Every line must be returned precisely as it is written.

******

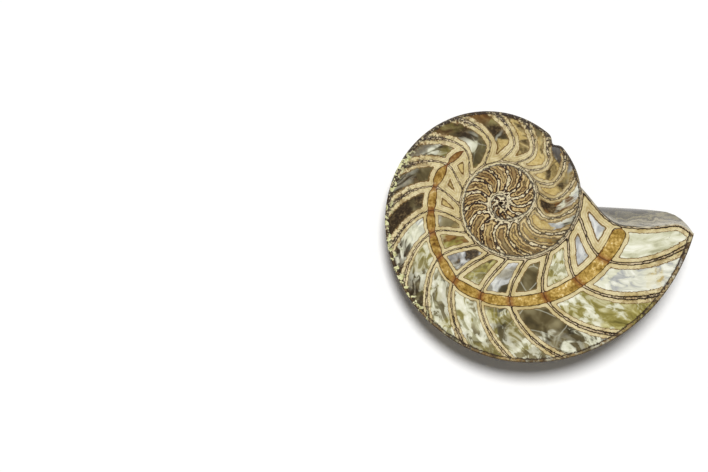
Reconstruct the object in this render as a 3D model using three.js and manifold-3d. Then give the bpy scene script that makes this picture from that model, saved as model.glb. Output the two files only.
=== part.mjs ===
// Half of a fossil nautilus, sawn through the middle of its coil and polished.
// Millimetres, +Z up. It lies on its rounded flank with the polished cut face up.
//
// Three kinds of piece: the shell (outer wall, septa and the small inner whorls, which grew as one),
// the siphuncle (the tube that runs through the septa), and the calcite that fills each chamber.
//
// The coil is drawn by its turn angle in degrees. It counts up as the shell grows, anticlockwise seen
// from above the cut face, so one whorl is 360. The last septum crosses the siphuncle at 709.

import * as THREE from "three";
import { mergeVertices } from "three/addons/utils/BufferGeometryUtils.js";
import Module from "manifold-3d";

// Driving dimensions

// Radius of the shell's outside, from the coil's centre, at a few turn angles.
const wallRadii = [
  [-270, 5.7], [-180, 7.0], [-90, 7.6], [-45, 8.8], [-10, 12.1], [20, 14.2], [60, 15.6], [120, 15.6],
  [180, 15.8], [210, 17.0], [240, 18.4], [270, 20.7], [300, 24.4], [330, 28.0], [350, 30.0], [370, 31.4],
  [400, 32.2], [420, 33.0], [450, 35.5], [480, 38.6], [510, 41.9], [540, 45.2], [570, 49.2], [600, 54.8],
  [630, 61.4], [660, 67.2], [690, 72.6], [712, 76.2],
];
const breakTurn = 409; // a nick in the outside where a flake of the outer wall is gone
const breakDepth = 2.0;
const breakWidth = 3.5; // degrees
const breakRound = 0.12; // share of the way round the section that it reaches down
const mouthRadius = 76.2; // the outside radius and the half width at the last septum
const mouthHalfWidth = 30;
const widthGrowth = 0.6; // the half width grows as the radius to this power

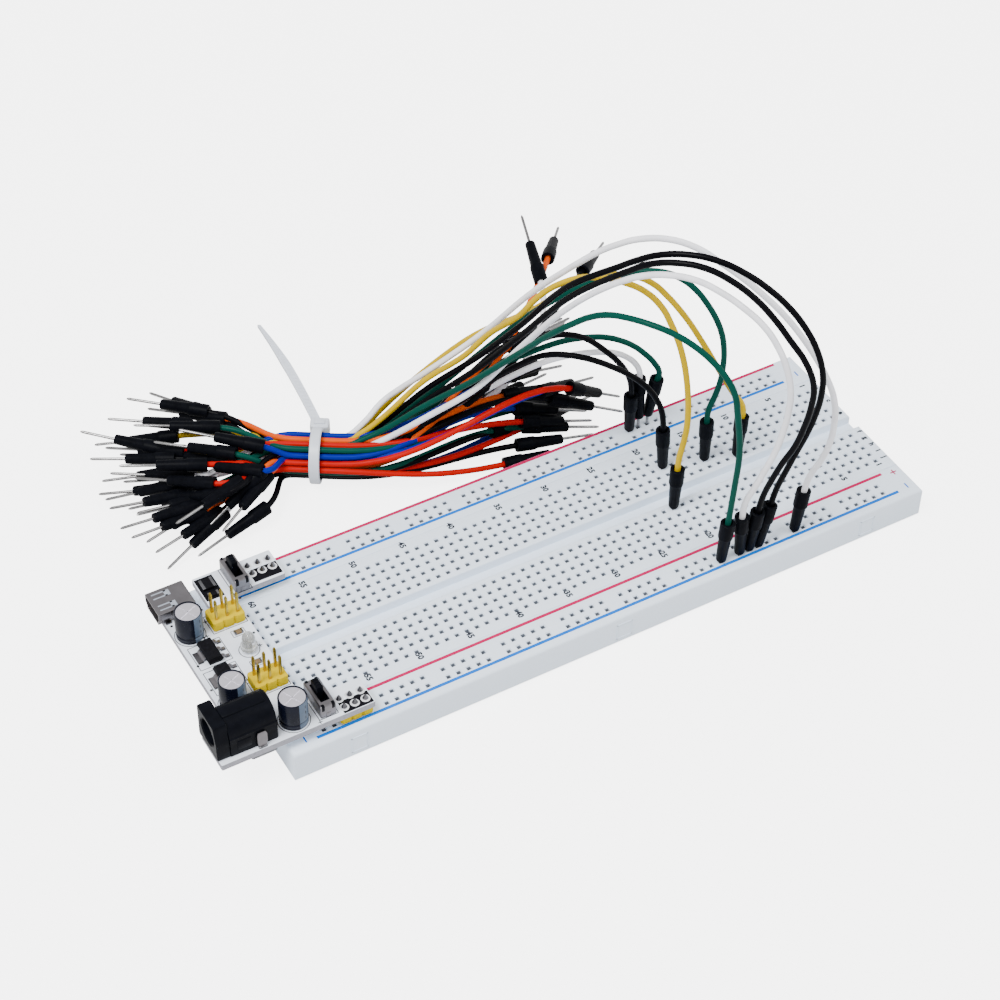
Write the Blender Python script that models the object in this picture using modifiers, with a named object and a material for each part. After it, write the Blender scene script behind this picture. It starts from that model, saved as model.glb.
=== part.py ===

******

(Correct result)
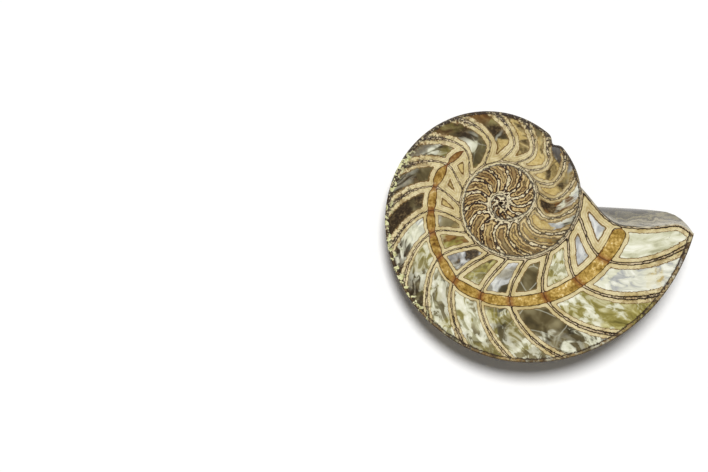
Reconstruct the object in this render as a 3D model using three.js and manifold-3d. Then give the bpy scene script that makes this picture from that model, saved as model.glb. Output the two files only.
=== part.mjs ===
// Half of a fossil nautilus, sawn through the middle of its coil and polished.
// Millimetres, +Z up. It lies on its rounded flank with the polished cut face up.
//
// Three kinds of piece: the shell (outer wall, septa and the small inner whorls, which grew as one),
// the siphuncle (the tube that runs through the septa), and the calcite that fills each chamber.
//
// The coil is drawn by its turn angle in degrees. It counts up as the shell grows, anticlockwise seen
// from above the cut face, so one whorl is 360. The last septum crosses the siphuncle at 709.

import * as THREE from "three";
import { mergeVertices } from "three/addons/utils/BufferGeometryUtils.js";
import Module from "manifold-3d";

// Driving dimensions

// Radius of the shell's outside, from the coil's centre, at a few turn angles.
const wallRadii = [
  [-270, 5.7], [-180, 7.0], [-90, 7.6], [-45, 8.8], [-10, 12.1], [20, 14.2], [60, 15.6], [120, 15.6],
  [180, 15.8], [210, 17.0], [240, 18.4], [270, 20.7], [300, 24.4], [330, 28.0], [350, 30.0], [370, 31.4],
  [400, 32.2], [420, 33.0], [450, 35.5], [480, 38.6], [510, 41.9], [540, 45.2], [570, 49.2], [600, 54.8],
  [630, 61.4], [660, 67.2], [690, 72.6], [712, 76.2],
];
const breakTurn = 409; // a nick in the outside where a flake of the outer wall is gone
const breakDepth = 2.0;
const breakWidth = 3.5; // degrees
const breakRound = 0.12; // share of the way round the section that it reaches down
const mouthRadius = 76.2; // the outside radius and the half width at the last septum
const mouthHalfWidth = 30;
const widthGrowth = 0.6; // the half width grows as the radius to this power

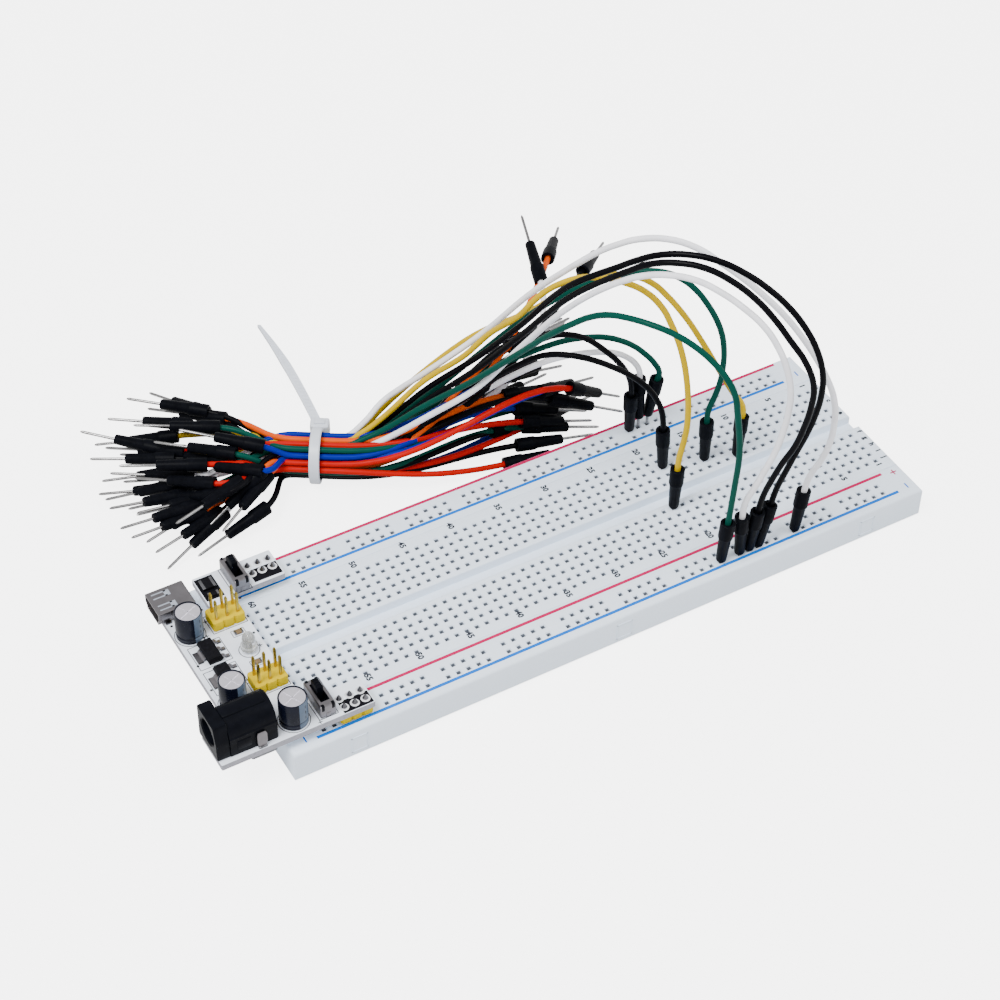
Write the Blender Python script that models the object in this picture using modifiers, with a named object and a material for each part. After it, write the Blender scene script behind this picture. It starts from that model, saved as model.glb.
=== part.py ===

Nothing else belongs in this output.